So after the musical and visual cacophony of last nights show with Young Fathers, we are in contrast diving into some good old fashioned country rock and roll. Pick all of the best bits from your favourite country and rock bands; great songs, pedal steel guitar, Hammond organ, twin guitar attack, throw in some ZZ Top swagger and blues, a large dash of Skynyrd and you’ve got 49 Winchester.
Both the band and the packed sweaty crowd are on it from note one and this doesn’t let up for the next eighty minutes. I see lots of gigs across all genres and I maintain that the British country crowd are some of the most passionate and loud, genuinely grateful that these American country bands take the trouble and often expense to come over the pond.
This is the first European headline show for the band who were over here supporting Luke Combs at arena sized venues across the UK over the past week or so.
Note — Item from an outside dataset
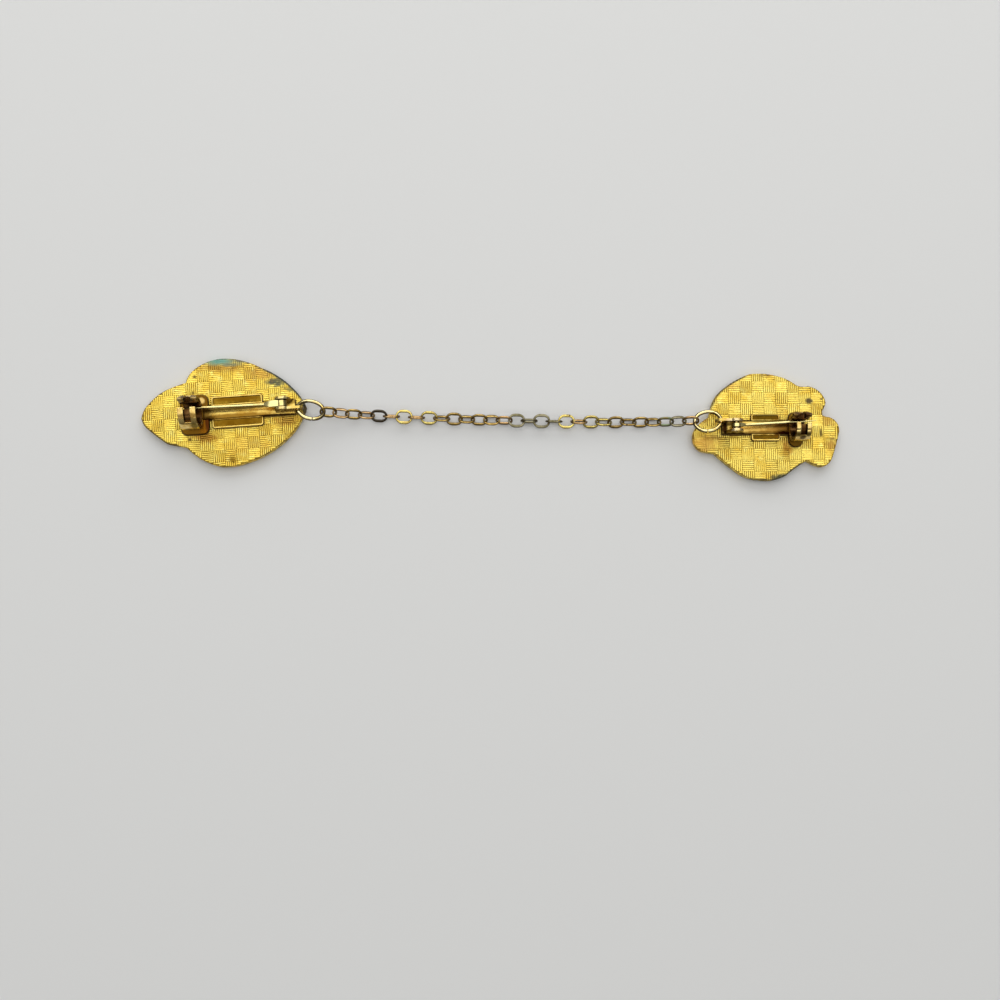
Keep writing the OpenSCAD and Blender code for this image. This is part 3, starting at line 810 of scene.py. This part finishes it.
def steep_edges(bm, angle=60):
    """Edges where two faces meet at more than an angle in degrees."""
    return [e for e in bm.edges if e.is_manifold and e.calc_face_angle() > math.radians(angle)]


def sunk_block(bm, length, width, thickness, x=0, y=0):
    """A block that stands on the plate's back with its foot sunk in a little."""
    return block(bm, (length, width, thickness + SINK), (x, y, (thickness - SINK) / 2))


trial = bmesh.new()
sunk_block(trial, 3, 2, 1)
print("a block has", len(steep_edges(trial)), "steep edges")
trial.free()

# %% Strip and wings
STRIP_T = 0.6
STRIP_ROLL = 0.3
WING_RIM = 0.3
WING_HOLLOW = 0.25
WING_SLOPE = 0.05
WING_LAP = 0.05
WING_CORNER = 0.5
CRISP_EDGE = 0.06
CORNER_STEPS = 4


def add_wing(bm, bar, way):
    outer = way * bar["wing_span"] / 2
    reach = (bar["wing_span"] - STRIP_W) / 2 + WING_LAP
    middle = bar["wing_at"] + bar["wing_len"] / 2
    verts = sunk_block(bm, bar["wing_len"], reach, STRIP_T, middle, outer - way * reach / 2)
    corners = [
        e for e in edges_of(verts)
        if level(e, "x") and all(abs(v.co.y - outer) < NEAR for v in e.verts)
    ]
    rounded = soften(bm, corners, WING_CORNER, CORNER_STEPS)
    faces = {f for e in edges_of({v for f in rounded for v in f.verts}) for f in e.link_faces}
    top = max(faces, key=lambda f: f.calc_center_median().z)
    bmesh.ops.inset_region(bm, faces=[top], thickness=WING_RIM)
    bmesh.ops.inset_region(bm, faces=[top], thickness=WING_SLOPE, depth=-WING_HOLLOW)


def finding_strip(bar):
    bm = bmesh.new()
    verts = sunk_block(bm, bar["length"], STRIP_W, STRIP_T, bar["length"] / 2)
    rolled = [e for e in edges_of(verts) if level(e, "y") and all(v.co.z > 0 for v in e.verts)]
    soften(bm, rolled, STRIP_ROLL, CORNER_STEPS)
    for way in (-1, 1):
        add_wing(bm, bar, way)
    crisp = [e for e in steep_edges(bm, 50) if all(v.co.z > STRIP_T / 3 for v in e.verts)]
    soften(bm, crisp, CRISP_EDGE)
    return bm


for side, bar in BARS.items():
    solder(side, "bar", finding_strip(bar), finding_brass)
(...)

The show was sold out weeks ago and such is their popularity they have already announced a show next May at Koko, more than twice the size of Lafayette and I, like I imagine many here tonight, will be there too.
How to describe the gig itself. I’d argue it was perfect. Good tunes, great band in complete control of their instruments and totally in sync with each other, simple but effective light show and in Isaac Gibson they have a charismatic front man who sings with a smile on his face. What more do you need.
Its often churlish to pick highlights in a consistently good show but special mentions for ‘Russell County Line’ and new song ‘Should have stayed in Tulsa’ more than held its own with the more familiar songs.
A true five star show and more than made up for the effort to trek into town on a Sunday night.